* Begin Exercise material *
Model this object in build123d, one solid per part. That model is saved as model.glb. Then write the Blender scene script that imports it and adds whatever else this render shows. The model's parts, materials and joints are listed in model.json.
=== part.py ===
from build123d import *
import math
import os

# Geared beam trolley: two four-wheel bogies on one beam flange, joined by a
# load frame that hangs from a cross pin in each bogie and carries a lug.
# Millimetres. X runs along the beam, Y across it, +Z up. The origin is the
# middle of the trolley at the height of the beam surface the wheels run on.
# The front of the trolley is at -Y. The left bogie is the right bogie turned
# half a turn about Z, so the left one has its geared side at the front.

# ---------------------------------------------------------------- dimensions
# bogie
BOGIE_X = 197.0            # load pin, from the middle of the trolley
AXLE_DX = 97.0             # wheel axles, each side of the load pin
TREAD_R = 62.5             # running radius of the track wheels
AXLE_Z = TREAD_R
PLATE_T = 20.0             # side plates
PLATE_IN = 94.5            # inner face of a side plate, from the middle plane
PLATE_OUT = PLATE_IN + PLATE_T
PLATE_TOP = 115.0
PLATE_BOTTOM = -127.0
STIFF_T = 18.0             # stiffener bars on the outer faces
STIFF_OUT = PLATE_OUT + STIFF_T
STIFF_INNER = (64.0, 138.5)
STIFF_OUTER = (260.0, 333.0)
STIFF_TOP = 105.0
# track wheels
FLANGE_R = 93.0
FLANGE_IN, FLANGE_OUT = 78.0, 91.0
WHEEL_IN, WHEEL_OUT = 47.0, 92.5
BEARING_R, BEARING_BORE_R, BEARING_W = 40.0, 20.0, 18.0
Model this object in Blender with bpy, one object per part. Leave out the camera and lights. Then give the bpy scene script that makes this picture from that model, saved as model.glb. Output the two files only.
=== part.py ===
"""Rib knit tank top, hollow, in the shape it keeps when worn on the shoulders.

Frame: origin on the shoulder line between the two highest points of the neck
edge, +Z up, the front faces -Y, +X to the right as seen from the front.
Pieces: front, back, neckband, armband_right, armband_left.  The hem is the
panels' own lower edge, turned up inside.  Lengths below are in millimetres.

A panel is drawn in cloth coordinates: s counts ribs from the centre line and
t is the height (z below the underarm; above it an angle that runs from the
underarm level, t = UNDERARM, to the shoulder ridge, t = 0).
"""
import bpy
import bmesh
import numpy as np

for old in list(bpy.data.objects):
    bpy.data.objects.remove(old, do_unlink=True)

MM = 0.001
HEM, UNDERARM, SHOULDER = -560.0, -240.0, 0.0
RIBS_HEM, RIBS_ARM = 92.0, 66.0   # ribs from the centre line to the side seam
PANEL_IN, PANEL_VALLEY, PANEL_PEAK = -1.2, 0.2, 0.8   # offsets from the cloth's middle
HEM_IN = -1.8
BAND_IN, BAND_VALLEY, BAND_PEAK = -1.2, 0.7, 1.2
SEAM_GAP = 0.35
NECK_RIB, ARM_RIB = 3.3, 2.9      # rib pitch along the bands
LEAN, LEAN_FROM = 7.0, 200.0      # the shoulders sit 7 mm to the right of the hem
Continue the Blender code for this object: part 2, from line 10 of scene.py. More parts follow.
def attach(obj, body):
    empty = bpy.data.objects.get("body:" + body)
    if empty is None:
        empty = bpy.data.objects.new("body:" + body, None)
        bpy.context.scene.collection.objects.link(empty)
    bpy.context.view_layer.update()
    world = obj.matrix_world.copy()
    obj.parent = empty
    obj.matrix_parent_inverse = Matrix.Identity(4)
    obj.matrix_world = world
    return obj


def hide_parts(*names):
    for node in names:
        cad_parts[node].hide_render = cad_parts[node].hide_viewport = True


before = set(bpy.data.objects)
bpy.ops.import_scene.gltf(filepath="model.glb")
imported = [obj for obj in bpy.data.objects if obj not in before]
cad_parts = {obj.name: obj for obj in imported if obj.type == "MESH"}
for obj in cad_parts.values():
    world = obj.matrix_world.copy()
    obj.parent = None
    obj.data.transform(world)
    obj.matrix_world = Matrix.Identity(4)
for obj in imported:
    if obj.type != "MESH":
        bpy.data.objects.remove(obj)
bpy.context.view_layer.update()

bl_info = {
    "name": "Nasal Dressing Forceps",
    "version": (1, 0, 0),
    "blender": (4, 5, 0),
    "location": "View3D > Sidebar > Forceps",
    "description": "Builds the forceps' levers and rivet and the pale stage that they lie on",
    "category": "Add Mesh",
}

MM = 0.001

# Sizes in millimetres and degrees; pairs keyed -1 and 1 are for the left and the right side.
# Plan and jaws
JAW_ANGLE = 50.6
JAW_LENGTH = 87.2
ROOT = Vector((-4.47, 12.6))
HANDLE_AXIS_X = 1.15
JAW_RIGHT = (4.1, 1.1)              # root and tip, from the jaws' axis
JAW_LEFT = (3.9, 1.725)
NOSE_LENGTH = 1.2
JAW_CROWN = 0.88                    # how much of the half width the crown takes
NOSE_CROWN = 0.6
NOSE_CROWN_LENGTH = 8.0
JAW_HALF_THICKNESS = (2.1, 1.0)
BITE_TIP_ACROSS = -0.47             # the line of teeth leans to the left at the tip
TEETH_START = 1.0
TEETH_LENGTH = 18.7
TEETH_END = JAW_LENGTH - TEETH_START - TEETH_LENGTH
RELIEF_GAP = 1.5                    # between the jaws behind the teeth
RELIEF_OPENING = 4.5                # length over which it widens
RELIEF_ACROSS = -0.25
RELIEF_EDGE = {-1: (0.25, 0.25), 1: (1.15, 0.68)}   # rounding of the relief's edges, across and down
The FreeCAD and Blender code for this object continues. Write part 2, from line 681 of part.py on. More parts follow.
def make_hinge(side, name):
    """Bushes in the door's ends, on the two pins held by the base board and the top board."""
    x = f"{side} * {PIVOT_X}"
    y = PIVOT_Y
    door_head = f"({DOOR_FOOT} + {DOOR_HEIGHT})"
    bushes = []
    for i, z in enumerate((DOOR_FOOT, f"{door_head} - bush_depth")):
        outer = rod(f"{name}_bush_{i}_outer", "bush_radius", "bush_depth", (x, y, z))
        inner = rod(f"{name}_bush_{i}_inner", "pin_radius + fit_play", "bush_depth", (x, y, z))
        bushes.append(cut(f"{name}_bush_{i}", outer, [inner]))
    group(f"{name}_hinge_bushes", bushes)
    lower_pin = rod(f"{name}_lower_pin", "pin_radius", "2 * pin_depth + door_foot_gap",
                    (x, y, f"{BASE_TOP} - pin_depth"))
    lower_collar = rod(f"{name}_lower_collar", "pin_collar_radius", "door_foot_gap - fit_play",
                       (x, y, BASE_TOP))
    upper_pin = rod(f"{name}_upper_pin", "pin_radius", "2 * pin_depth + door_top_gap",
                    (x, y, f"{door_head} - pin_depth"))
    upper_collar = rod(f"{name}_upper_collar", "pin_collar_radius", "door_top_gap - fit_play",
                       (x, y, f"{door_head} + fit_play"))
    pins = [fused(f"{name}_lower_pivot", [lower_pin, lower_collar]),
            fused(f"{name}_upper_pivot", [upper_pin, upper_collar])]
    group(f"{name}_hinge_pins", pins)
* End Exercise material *
_Written problem_: Repeat the data exactly. Leave nothing out.

_Final answer_:
Model this object in build123d, one solid per part. That model is saved as model.glb. Then write the Blender scene script that imports it and adds whatever else this render shows. The model's parts, materials and joints are listed in model.json.
=== part.py ===
from build123d import *
import math
import os

# Geared beam trolley: two four-wheel bogies on one beam flange, joined by a
# load frame that hangs from a cross pin in each bogie and carries a lug.
# Millimetres. X runs along the beam, Y across it, +Z up. The origin is the
# middle of the trolley at the height of the beam surface the wheels run on.
# The front of the trolley is at -Y. The left bogie is the right bogie turned
# half a turn about Z, so the left one has its geared side at the front.

# ---------------------------------------------------------------- dimensions
# bogie
BOGIE_X = 197.0            # load pin, from the middle of the trolley
AXLE_DX = 97.0             # wheel axles, each side of the load pin
TREAD_R = 62.5             # running radius of the track wheels
AXLE_Z = TREAD_R
PLATE_T = 20.0             # side plates
PLATE_IN = 94.5            # inner face of a side plate, from the middle plane
PLATE_OUT = PLATE_IN + PLATE_T
PLATE_TOP = 115.0
PLATE_BOTTOM = -127.0
STIFF_T = 18.0             # stiffener bars on the outer faces
STIFF_OUT = PLATE_OUT + STIFF_T
STIFF_INNER = (64.0, 138.5)
STIFF_OUTER = (260.0, 333.0)
STIFF_TOP = 105.0
# track wheels
FLANGE_R = 93.0
FLANGE_IN, FLANGE_OUT = 78.0, 91.0
WHEEL_IN, WHEEL_OUT = 47.0, 92.5
BEARING_R, BEARING_BORE_R, BEARING_W = 40.0, 20.0, 18.0
Model this object in Blender with bpy, one object per part. Leave out the camera and lights. Then give the bpy scene script that makes this picture from that model, saved as model.glb. Output the two files only.
=== part.py ===
"""Rib knit tank top, hollow, in the shape it keeps when worn on the shoulders.

Frame: origin on the shoulder line between the two highest points of the neck
edge, +Z up, the front faces -Y, +X to the right as seen from the front.
Pieces: front, back, neckband, armband_right, armband_left.  The hem is the
panels' own lower edge, turned up inside.  Lengths below are in millimetres.

A panel is drawn in cloth coordinates: s counts ribs from the centre line and
t is the height (z below the underarm; above it an angle that runs from the
underarm level, t = UNDERARM, to the shoulder ridge, t = 0).
"""
import bpy
import bmesh
import numpy as np

for old in list(bpy.data.objects):
    bpy.data.objects.remove(old, do_unlink=True)

MM = 0.001
HEM, UNDERARM, SHOULDER = -560.0, -240.0, 0.0
RIBS_HEM, RIBS_ARM = 92.0, 66.0   # ribs from the centre line to the side seam
PANEL_IN, PANEL_VALLEY, PANEL_PEAK = -1.2, 0.2, 0.8   # offsets from the cloth's middle
HEM_IN = -1.8
BAND_IN, BAND_VALLEY, BAND_PEAK = -1.2, 0.7, 1.2
SEAM_GAP = 0.35
NECK_RIB, ARM_RIB = 3.3, 2.9      # rib pitch along the bands
LEAN, LEAN_FROM = 7.0, 200.0      # the shoulders sit 7 mm to the right of the hem
Continue the Blender code for this object: part 2, from line 10 of scene.py. More parts follow.
def attach(obj, body):
    empty = bpy.data.objects.get("body:" + body)
    if empty is None:
        empty = bpy.data.objects.new("body:" + body, None)
        bpy.context.scene.collection.objects.link(empty)
    bpy.context.view_layer.update()
    world = obj.matrix_world.copy()
    obj.parent = empty
    obj.matrix_parent_inverse = Matrix.Identity(4)
    obj.matrix_world = world
    return obj


def hide_parts(*names):
    for node in names:
        cad_parts[node].hide_render = cad_parts[node].hide_viewport = True


before = set(bpy.data.objects)
bpy.ops.import_scene.gltf(filepath="model.glb")
imported = [obj for obj in bpy.data.objects if obj not in before]
cad_parts = {obj.name: obj for obj in imported if obj.type == "MESH"}
for obj in cad_parts.values():
    world = obj.matrix_world.copy()
    obj.parent = None
    obj.data.transform(world)
    obj.matrix_world = Matrix.Identity(4)
for obj in imported:
    if obj.type != "MESH":
        bpy.data.objects.remove(obj)
bpy.context.view_layer.update()

bl_info = {
    "name": "Nasal Dressing Forceps",
    "version": (1, 0, 0),
    "blender": (4, 5, 0),
    "location": "View3D > Sidebar > Forceps",
    "description": "Builds the forceps' levers and rivet and the pale stage that they lie on",
    "category": "Add Mesh",
}

MM = 0.001

# Sizes in millimetres and degrees; pairs keyed -1 and 1 are for the left and the right side.
# Plan and jaws
JAW_ANGLE = 50.6
JAW_LENGTH = 87.2
ROOT = Vector((-4.47, 12.6))
HANDLE_AXIS_X = 1.15
JAW_RIGHT = (4.1, 1.1)              # root and tip, from the jaws' axis
JAW_LEFT = (3.9, 1.725)
NOSE_LENGTH = 1.2
JAW_CROWN = 0.88                    # how much of the half width the crown takes
NOSE_CROWN = 0.6
NOSE_CROWN_LENGTH = 8.0
JAW_HALF_THICKNESS = (2.1, 1.0)
BITE_TIP_ACROSS = -0.47             # the line of teeth leans to the left at the tip
TEETH_START = 1.0
TEETH_LENGTH = 18.7
TEETH_END = JAW_LENGTH - TEETH_START - TEETH_LENGTH
RELIEF_GAP = 1.5                    # between the jaws behind the teeth
RELIEF_OPENING = 4.5                # length over which it widens
RELIEF_ACROSS = -0.25
RELIEF_EDGE = {-1: (0.25, 0.25), 1: (1.15, 0.68)}   # rounding of the relief's edges, across and down
The FreeCAD and Blender code for this object continues. Write part 2, from line 681 of part.py on. More parts follow.
def make_hinge(side, name):
    """Bushes in the door's ends, on the two pins held by the base board and the top board."""
    x = f"{side} * {PIVOT_X}"
    y = PIVOT_Y
    door_head = f"({DOOR_FOOT} + {DOOR_HEIGHT})"
    bushes = []
    for i, z in enumerate((DOOR_FOOT, f"{door_head} - bush_depth")):
        outer = rod(f"{name}_bush_{i}_outer", "bush_radius", "bush_depth", (x, y, z))
        inner = rod(f"{name}_bush_{i}_inner", "pin_radius + fit_play", "bush_depth", (x, y, z))
        bushes.append(cut(f"{name}_bush_{i}", outer, [inner]))
    group(f"{name}_hinge_bushes", bushes)
    lower_pin = rod(f"{name}_lower_pin", "pin_radius", "2 * pin_depth + door_foot_gap",
                    (x, y, f"{BASE_TOP} - pin_depth"))
    lower_collar = rod(f"{name}_lower_collar", "pin_collar_radius", "door_foot_gap - fit_play",
                       (x, y, BASE_TOP))
    upper_pin = rod(f"{name}_upper_pin", "pin_radius", "2 * pin_depth + door_top_gap",
                    (x, y, f"{door_head} - pin_depth"))
    upper_collar = rod(f"{name}_upper_collar", "pin_collar_radius", "door_top_gap - fit_play",
                       (x, y, f"{door_head} + fit_play"))
    pins = [fused(f"{name}_lower_pivot", [lower_pin, lower_collar]),
            fused(f"{name}_upper_pivot", [upper_pin, upper_collar])]
    group(f"{name}_hinge_pins", pins)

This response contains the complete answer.